Tujuannya agar bisa datang lagi lagi di lokasi tersebut untuk bisa melakukan upaya budidaya. Mulai dari pencangkokkan dan cara lainnya.
Namun, kerap kali, dirinya langsung patah hati tatkala kembali ke hutan untuk melakukan budidaya terhadap satu tanaman buah, ternyata pohon bersangkutan sudah tidak ada lagi. Entah itu ditebang, tumbang atau habis karena terbakar.
Terkadang dirinya tidak bisa langsung melakukan pembibitan saat menemukan pohon buah langka karena harus menunggu waktu yang pas. "Melihat hal ini membuat saya sedih. Apalagi jika si pohon buah itu sudah sulit ditemukan," lirihnya.
Supaya kesedihannya tidak belarut-larut, ia pun mendokumentasikan seluruh hasil penelitian dan budidaya tanaman buahnya dalam dua buah buku hasil rangkumannya. Pertama berjudul Potret Buah Nusantara Masa Kini dan kedua buku tujuh seri berjudul Buah Hutan Kalimantan Selatan.
Ia berharap buku karyanya bisa bermanfaat bagi generasi penerus. "Buku ini banyak gambar. Anak SD pun bisa paham," terangnya.
Efeknya, makin banyak orang yang mulai peduli terhadap tanaman buah endemik khas Borneo, termasuk pemerintah setempat. Tak hanya itu, permintaan dari mancanegara untuk bisa mendapatkan bibit tanaman buah khas Kalimantan kerap datang.

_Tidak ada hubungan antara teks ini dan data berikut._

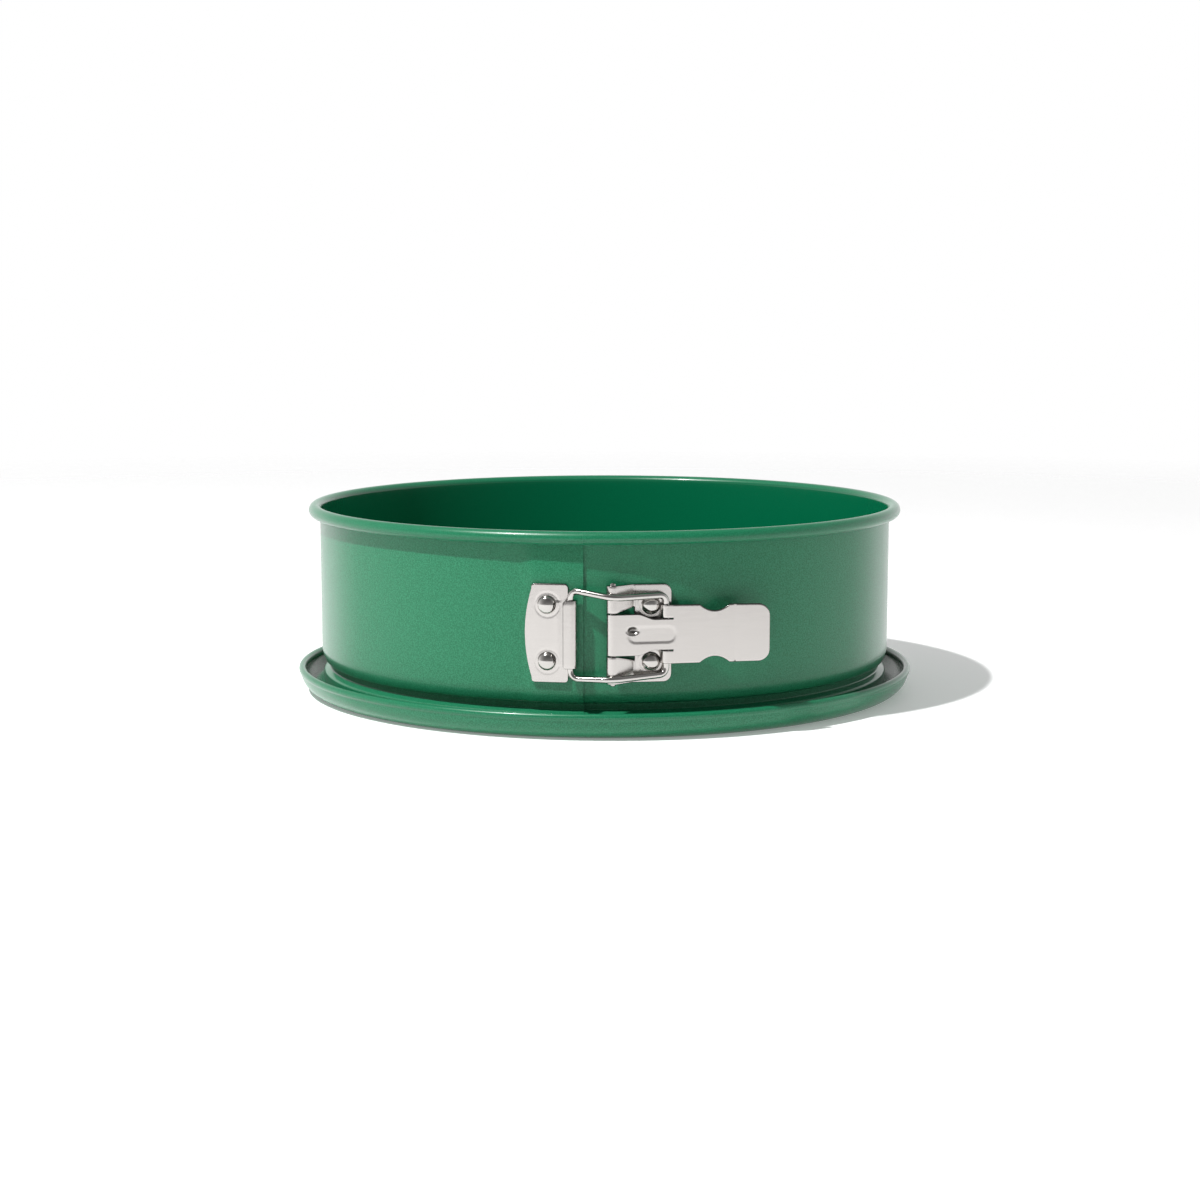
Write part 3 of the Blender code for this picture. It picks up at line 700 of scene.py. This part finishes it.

Namun ia menolak menjual bibit buah khas Kalimantan ke pihak luar. Justru ia berharap potensi tanaman endemik khas Kalimantan ini dijaga dan dilindungi. Salah satunya dengan membuat aturan khusus untuk melindunginya. "Tingkat kepedulian orang lokal kurang," keluhnya yang mewanti-wanti buah lokal diambil pihak lain.
Mengenalkan buah langka asli Kalimantan ternyata tidak semudah membalikkan tangan. Inilah yang dirasakan Muhammad Hanif Wicaksono yang sudah tujuh tahun berjuang membudidayakan buah khas Borneo.

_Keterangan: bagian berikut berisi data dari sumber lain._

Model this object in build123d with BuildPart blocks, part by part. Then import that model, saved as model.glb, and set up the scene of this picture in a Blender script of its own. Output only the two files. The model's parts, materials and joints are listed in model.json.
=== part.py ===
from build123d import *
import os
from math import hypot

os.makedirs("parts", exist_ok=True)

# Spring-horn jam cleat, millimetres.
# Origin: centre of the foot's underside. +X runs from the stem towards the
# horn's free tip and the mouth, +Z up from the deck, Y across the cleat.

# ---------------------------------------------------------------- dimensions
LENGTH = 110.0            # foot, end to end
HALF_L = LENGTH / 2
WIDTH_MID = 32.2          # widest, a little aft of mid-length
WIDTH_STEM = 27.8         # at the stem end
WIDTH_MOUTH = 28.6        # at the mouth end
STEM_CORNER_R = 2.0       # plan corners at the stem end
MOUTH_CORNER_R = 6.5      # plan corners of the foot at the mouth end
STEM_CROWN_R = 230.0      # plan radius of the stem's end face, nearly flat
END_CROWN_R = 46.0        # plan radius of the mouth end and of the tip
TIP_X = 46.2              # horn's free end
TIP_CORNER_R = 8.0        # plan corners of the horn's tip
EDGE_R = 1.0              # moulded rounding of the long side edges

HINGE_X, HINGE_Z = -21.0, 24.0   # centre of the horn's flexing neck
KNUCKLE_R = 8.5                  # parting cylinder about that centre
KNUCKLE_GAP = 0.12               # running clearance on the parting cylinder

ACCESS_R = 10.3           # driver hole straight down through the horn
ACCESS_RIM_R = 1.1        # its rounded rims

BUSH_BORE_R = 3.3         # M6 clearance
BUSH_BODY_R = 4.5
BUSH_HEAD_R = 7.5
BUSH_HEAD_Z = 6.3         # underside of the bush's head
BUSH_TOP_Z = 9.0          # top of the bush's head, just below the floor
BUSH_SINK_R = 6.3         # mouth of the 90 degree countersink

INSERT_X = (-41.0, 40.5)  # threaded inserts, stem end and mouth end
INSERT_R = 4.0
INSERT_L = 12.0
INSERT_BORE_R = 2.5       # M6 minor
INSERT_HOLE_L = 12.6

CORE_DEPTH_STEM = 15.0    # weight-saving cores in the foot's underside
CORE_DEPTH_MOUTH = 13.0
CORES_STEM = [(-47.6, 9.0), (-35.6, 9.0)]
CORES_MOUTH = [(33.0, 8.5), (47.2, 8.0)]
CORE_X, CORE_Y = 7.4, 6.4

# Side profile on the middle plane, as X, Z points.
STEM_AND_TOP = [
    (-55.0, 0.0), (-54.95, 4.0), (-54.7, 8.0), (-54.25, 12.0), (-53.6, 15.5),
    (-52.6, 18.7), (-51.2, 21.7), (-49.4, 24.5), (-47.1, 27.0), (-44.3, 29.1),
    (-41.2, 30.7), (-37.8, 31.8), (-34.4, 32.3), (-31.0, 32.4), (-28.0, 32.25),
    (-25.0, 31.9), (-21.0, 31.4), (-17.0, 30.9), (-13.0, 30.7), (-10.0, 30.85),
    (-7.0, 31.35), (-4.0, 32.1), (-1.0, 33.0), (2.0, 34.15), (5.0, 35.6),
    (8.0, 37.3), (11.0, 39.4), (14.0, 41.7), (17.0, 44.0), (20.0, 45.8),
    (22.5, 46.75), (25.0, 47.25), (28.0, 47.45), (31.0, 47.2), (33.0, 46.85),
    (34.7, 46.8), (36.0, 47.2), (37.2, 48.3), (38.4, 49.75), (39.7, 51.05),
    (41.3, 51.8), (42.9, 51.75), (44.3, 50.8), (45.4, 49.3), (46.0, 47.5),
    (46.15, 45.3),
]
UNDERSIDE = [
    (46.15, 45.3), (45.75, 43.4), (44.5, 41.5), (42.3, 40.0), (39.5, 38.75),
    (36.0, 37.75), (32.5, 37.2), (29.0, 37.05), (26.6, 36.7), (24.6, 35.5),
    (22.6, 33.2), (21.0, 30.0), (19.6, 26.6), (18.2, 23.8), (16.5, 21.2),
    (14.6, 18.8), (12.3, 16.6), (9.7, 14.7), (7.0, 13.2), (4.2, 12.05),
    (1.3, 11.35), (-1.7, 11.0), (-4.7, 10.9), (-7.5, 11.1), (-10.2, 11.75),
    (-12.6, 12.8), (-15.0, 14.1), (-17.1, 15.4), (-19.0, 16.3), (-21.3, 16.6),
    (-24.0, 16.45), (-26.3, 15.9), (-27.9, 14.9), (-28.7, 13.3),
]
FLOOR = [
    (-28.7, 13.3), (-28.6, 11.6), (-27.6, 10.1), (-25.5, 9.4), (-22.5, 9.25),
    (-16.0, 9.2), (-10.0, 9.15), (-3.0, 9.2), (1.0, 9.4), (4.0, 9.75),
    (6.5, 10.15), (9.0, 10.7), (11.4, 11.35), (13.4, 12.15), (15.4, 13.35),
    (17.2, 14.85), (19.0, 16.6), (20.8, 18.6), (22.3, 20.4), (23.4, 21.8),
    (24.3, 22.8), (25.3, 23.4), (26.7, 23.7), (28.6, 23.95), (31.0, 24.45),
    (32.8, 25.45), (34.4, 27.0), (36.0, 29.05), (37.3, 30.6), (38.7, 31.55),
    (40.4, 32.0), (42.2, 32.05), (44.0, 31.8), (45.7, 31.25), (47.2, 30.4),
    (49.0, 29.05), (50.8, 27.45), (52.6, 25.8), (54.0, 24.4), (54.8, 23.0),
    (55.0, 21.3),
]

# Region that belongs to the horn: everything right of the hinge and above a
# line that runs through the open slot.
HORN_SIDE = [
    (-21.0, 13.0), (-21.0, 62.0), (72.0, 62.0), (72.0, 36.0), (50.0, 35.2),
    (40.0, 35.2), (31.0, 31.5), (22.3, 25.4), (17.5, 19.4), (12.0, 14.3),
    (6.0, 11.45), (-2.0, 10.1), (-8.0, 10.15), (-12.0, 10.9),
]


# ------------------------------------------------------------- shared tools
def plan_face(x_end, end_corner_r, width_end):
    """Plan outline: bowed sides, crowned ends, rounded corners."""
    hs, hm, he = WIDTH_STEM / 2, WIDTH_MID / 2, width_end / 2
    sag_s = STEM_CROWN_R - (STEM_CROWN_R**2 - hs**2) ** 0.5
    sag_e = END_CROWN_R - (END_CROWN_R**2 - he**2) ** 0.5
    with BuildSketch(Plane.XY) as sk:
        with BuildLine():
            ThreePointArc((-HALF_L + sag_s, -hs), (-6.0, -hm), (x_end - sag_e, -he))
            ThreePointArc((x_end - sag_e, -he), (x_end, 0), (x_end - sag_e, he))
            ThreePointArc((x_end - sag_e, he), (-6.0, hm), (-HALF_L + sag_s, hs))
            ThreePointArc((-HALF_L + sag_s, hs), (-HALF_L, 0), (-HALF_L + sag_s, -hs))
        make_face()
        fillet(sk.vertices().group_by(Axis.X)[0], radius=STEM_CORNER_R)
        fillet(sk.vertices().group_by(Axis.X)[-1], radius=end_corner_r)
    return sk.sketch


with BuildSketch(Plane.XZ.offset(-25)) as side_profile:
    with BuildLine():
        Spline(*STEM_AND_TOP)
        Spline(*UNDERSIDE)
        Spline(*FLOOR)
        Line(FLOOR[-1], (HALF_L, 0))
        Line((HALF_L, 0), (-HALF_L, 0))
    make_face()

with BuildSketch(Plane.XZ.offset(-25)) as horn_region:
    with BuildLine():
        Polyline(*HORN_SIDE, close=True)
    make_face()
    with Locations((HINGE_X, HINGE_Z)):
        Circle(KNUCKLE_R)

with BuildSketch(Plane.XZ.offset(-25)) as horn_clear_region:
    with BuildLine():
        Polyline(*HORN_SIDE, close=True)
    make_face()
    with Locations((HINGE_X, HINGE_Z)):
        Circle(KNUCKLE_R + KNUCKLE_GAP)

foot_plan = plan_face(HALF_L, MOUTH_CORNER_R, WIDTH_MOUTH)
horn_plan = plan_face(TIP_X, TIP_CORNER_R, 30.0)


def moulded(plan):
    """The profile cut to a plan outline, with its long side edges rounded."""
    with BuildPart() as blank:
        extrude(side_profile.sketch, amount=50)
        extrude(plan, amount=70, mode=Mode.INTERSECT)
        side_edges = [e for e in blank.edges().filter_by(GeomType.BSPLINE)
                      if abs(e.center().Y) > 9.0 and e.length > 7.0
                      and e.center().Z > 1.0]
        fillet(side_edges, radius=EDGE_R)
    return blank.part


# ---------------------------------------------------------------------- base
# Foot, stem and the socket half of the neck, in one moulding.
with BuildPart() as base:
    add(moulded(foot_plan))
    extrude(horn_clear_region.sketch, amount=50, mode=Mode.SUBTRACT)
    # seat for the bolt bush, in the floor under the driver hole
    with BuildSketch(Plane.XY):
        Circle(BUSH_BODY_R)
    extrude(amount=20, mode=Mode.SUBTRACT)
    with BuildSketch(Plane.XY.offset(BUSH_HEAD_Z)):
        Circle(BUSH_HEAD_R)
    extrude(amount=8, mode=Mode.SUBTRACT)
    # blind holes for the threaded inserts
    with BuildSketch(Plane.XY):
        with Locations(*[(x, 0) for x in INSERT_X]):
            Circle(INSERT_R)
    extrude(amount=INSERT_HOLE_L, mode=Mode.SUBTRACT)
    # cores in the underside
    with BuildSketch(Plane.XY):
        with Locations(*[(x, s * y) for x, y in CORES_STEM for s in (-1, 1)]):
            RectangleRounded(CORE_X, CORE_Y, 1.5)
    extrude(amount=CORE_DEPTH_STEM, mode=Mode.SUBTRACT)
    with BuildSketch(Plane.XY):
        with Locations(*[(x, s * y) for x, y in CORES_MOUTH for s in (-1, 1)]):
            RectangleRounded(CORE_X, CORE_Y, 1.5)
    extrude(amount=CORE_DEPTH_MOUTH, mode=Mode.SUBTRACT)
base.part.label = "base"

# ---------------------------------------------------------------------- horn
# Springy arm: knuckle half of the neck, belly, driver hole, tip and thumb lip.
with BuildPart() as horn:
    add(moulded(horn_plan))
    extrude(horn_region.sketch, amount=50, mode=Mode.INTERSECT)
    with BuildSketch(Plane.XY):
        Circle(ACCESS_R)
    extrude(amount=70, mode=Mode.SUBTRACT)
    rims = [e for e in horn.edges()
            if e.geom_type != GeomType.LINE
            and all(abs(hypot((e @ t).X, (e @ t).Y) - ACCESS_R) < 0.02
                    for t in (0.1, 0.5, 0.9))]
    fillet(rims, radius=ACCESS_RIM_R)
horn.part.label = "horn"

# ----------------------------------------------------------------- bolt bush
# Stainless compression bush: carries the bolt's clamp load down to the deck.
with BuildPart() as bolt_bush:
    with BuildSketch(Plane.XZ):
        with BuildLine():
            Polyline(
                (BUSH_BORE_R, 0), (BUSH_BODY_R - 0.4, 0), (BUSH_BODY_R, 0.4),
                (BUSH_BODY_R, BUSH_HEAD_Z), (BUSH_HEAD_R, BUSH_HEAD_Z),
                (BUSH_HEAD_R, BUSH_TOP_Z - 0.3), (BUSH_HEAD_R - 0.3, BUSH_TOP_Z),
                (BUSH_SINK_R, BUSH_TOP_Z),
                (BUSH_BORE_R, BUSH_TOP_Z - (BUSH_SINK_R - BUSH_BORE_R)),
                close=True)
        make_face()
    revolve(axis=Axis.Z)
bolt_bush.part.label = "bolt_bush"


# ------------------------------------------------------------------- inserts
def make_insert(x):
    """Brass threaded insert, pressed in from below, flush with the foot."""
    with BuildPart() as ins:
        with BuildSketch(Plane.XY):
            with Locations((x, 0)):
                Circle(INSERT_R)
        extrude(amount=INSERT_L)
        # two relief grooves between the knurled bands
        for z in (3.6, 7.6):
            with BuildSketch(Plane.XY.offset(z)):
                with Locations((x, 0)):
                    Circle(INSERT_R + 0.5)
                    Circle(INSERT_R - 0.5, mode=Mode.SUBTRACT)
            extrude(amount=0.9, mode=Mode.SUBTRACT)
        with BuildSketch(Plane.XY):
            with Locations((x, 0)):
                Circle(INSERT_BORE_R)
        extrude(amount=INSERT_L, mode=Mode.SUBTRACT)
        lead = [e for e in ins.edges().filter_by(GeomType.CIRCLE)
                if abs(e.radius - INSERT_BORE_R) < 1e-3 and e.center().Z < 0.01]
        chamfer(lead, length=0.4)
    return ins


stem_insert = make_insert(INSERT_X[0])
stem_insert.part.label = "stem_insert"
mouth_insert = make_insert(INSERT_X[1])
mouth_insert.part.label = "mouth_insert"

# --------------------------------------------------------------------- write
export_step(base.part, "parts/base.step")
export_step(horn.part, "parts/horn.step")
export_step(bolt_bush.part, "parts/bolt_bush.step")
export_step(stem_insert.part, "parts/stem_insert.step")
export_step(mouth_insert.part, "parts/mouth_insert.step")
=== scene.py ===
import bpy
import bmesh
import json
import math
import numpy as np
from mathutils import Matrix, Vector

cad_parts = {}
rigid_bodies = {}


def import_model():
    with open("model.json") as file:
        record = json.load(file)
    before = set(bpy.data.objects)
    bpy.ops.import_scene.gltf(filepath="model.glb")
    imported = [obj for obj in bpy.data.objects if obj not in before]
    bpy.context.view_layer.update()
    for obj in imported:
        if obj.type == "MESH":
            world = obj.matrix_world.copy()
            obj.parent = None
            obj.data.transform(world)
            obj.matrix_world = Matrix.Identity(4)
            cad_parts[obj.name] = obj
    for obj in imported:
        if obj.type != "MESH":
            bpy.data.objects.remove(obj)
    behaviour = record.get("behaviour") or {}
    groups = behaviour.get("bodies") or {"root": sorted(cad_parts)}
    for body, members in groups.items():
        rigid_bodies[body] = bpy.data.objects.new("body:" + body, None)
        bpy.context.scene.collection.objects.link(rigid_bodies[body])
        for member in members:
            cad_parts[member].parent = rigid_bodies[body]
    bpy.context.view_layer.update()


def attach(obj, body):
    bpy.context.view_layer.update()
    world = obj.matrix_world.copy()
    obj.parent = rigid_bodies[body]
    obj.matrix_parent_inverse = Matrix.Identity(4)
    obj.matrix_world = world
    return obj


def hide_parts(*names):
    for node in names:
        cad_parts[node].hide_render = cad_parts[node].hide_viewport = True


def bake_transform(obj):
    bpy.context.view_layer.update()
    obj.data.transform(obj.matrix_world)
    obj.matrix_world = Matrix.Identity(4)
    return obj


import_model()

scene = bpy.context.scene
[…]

Semenjak mencari tahu keberadaan endemik pohon ini sejak 2012, Hanif menyadari masyarakat setempat kurang peduli terhadap tanaman tersebut, terlebih mau membudiyakan. Padahal dengan cara ini bisa melestarikan tanaman tersebut.
Akhirnya ia mulai membudidayakan tanaman buah khas Kalimantan di 2016 di Desa Marajai, Kecamatan Halong, Kabupaten Balangan, Provinsi Kalimantan Selatan. Selain bisa melestarikan si tanaman, ia juga berharap bisa membantu sebagian masyarakat desa ini yang masih pra sejahtera. Jika kita menelaah, buah khas Kalimantan ini punya nilai ekonomi yang cukup tinggi. "Jadi saya membuat pelatihan pembibitan dan memanfaatkan sumber daya genetik seperti ecoprint," tuturnya.
Hasilnya memang sudah terlihat. Semakin banyak masyarakat setempat yang mengikuti program budidaya ini. "Peduli dulu, ekonomi akan beriringan," tuturnya.
Ia pun tertantang untuk terus menginformasikan tanaman buah langka Kalimantan ini ke pihak lain. Tidak sebatas di daerah tempat tinggalnya, beberapa pemangku kepentingan ia harapkan bisa terlibat dalam program budidaya tanaman tersebut. Tak cuma pemerintah daerah setempat tapi juga perusahaan swasta dan instansi lainnya.
Sedangkan untuk pengembangan Desa Marajai sendiri, ia bersama beberapa warga desa lainnya kini tengah mengembangkan ekowisata dengan memanfaatkan hutan beserta tanaman buah khas Kalimantan. "Adapun saat ini kalau mendengar nama Marajai pasti tertuju pada penghasil buah dan jadi ikon buah lokal Kalimantan Selatan," tuturnya.
Adapun konsep ekowisata yang ditawarkan adalah tur melihat dari dekat hutan desa dengan beragam tanaman endemik di sana, termasuk juga pohon buah khas daerah tersebut. "Jadi istilahnya adalah bio tour dan akan terus kami kembangkan," ucapnya.
Untuk menarik minat, mulai tahun lalu pihaknya mulai menggelar festival buah khas Kalimantan Selatan. Hasilnya langsung kentara, para turis yang datang tak cuma dari lokal saja tapi juga mancanegara, seperti Jepang dan China. Sayang, Hanif tidak merinci jumlah kunjungan pelancong di desa tersebut.